The Q6 uses the v7.1.1 Nougat of Android (which includes pretty much all the fixes and patches released by Android so far for this version), but it will be updated to the latest Android 8.0 Oreo as soon as LG finishes creating its own variant of the OS. To be honest LG hasn’t really made that many changes to the stock version of Android during the years and I expect that the v8.0 to also have some minor design tweaks and nothing more (no bloatware from LG). The only weird thing that I noticed on the LG’s UI based Nougat version is that it lacks an app drawer by default (although, you can enable it afterwards).
Camera and Battery Life
The camera has been one of the best things about the last two generations of LG flagships and it seems that the manufacturer wanted to keep this advantage over its competitors even in the case of the mid-ranger LG Q6. So, the smartphone comes equipped with a 13-megapixel rear camera, with an f/2.2 aperture, LED flash and autofocus, but there is no OIS (Optical Image Stabilization) and this will have an impact on how the camera will behave.
In good light, the Q6 manages to capture very good photos, with a decent level of details and an accurate colour reproduction (the contrast is also quite decent). Indoors and in low light, the LG Q6 also does a good job, having a low level of noise and blur, but, since it lacks OIS, you need a steady hand especially in dimmer environments. On the front, the smartphone features a 5-megapixel wide-angle camera (100 degree), with an f/2.2 aperture and a 1.12 µm pixel size. The front camera is not really fantastic, although it is fairly decent with capturing selfies and the wide-angle will allow more people into the shot.

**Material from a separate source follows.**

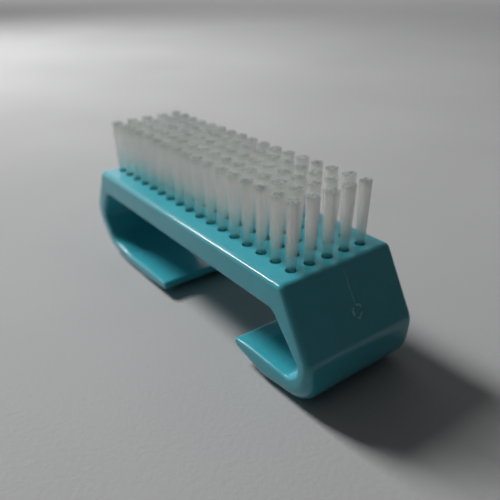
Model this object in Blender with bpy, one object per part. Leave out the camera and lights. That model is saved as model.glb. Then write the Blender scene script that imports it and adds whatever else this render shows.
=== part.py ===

LG has decided to implement a non-removable Li-Po 3000 mAh battery inside the Q6, which is down from the 3300 of the G6, but higher than the 2800 of the LG G5. The battery will deliver up to 10 hours of continuous video playback and it will easily last for a full day until it will need recharging (it does not feature any fast charging technology, but it will take under two hours to fully charge the battery).